→ Data in this exercise
****************
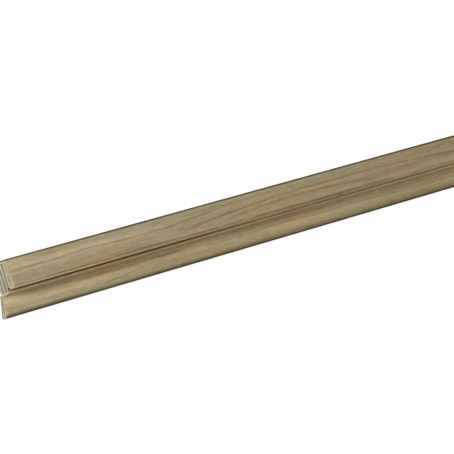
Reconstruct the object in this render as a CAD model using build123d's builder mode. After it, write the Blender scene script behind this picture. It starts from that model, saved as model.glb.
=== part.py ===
****************
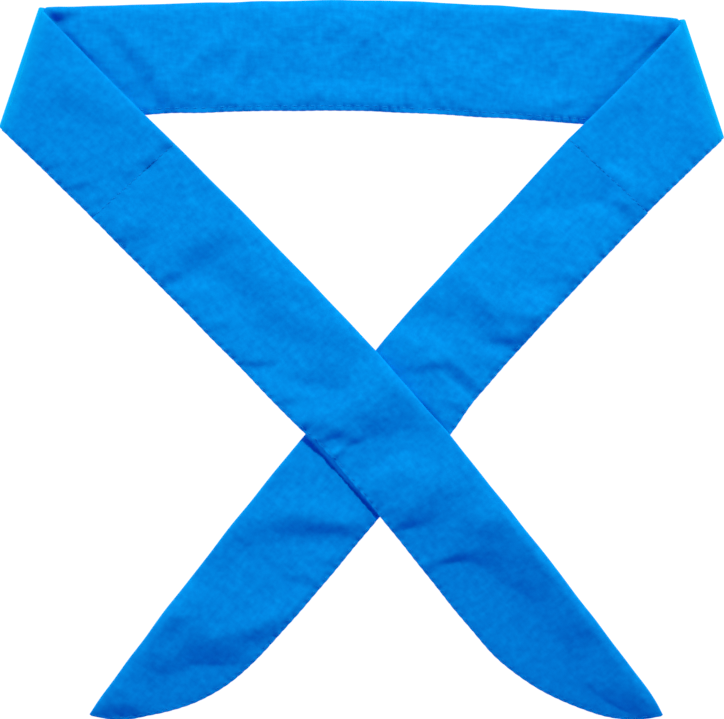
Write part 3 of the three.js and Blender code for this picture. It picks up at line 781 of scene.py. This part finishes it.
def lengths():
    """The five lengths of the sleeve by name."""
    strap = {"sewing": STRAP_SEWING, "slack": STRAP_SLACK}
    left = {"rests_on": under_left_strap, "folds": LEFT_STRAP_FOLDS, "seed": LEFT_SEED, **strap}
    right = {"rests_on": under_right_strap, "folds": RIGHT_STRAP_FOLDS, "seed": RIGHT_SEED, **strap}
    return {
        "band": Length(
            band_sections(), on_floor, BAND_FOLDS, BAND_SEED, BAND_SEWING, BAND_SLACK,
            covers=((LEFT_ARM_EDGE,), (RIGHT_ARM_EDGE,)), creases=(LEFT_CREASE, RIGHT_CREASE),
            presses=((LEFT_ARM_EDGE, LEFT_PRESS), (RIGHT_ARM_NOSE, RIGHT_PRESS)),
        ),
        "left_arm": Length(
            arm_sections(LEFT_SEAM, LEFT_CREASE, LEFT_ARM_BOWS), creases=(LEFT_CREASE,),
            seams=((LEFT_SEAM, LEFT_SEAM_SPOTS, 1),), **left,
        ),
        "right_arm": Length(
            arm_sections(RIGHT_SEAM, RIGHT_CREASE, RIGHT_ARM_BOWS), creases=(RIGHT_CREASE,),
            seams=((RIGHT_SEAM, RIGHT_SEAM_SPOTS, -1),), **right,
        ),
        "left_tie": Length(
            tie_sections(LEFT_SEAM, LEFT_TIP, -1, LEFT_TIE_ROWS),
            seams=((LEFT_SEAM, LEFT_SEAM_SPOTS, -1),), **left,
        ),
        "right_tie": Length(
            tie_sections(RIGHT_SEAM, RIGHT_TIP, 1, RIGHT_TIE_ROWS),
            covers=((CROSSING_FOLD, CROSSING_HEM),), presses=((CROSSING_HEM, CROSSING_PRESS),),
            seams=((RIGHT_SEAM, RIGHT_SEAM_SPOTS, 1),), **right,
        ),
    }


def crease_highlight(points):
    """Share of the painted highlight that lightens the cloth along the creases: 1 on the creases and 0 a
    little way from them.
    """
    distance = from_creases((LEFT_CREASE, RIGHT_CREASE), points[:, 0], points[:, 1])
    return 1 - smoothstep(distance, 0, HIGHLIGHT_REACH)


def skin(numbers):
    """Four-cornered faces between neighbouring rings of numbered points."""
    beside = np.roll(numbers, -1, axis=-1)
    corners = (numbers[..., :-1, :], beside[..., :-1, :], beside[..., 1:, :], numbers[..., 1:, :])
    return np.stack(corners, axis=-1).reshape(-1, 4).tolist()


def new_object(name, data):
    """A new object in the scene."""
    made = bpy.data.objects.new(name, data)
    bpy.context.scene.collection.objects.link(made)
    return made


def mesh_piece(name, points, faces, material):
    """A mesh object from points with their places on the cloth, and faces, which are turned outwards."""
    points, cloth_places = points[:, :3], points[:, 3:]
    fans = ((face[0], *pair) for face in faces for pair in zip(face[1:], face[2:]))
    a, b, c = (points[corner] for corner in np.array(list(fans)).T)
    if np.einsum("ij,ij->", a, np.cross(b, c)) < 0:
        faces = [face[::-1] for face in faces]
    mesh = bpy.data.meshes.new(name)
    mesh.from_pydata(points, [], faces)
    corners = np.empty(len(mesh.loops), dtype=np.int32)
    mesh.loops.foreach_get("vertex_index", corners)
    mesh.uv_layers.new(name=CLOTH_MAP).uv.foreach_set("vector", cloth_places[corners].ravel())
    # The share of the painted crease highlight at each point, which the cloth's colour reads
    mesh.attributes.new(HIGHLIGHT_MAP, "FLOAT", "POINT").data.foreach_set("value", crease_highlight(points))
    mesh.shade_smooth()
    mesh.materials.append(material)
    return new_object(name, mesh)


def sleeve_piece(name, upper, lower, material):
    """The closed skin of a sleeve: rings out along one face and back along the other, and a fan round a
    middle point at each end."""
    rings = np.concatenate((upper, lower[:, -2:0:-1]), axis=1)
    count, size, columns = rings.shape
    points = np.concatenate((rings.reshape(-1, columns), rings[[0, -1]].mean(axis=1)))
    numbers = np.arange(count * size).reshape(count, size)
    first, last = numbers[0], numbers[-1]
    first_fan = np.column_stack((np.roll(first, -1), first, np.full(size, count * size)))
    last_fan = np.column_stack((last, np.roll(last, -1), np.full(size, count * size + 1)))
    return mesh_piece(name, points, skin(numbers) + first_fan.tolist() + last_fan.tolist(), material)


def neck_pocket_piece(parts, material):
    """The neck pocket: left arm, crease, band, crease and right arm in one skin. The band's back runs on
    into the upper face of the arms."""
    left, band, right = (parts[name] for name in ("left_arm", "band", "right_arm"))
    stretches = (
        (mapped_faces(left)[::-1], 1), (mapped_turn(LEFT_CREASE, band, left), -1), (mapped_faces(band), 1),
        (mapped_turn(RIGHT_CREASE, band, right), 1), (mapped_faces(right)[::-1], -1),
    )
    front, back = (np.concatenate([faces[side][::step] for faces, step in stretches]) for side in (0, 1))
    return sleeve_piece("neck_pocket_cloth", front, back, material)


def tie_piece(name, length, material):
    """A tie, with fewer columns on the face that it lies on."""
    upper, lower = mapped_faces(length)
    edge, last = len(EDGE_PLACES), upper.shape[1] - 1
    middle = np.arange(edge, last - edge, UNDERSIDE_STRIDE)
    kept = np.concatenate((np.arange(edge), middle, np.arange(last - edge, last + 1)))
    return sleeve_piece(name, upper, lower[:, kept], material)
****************
Across the data above, how many lines include the word "that"? Give only the count.

→ Task response
3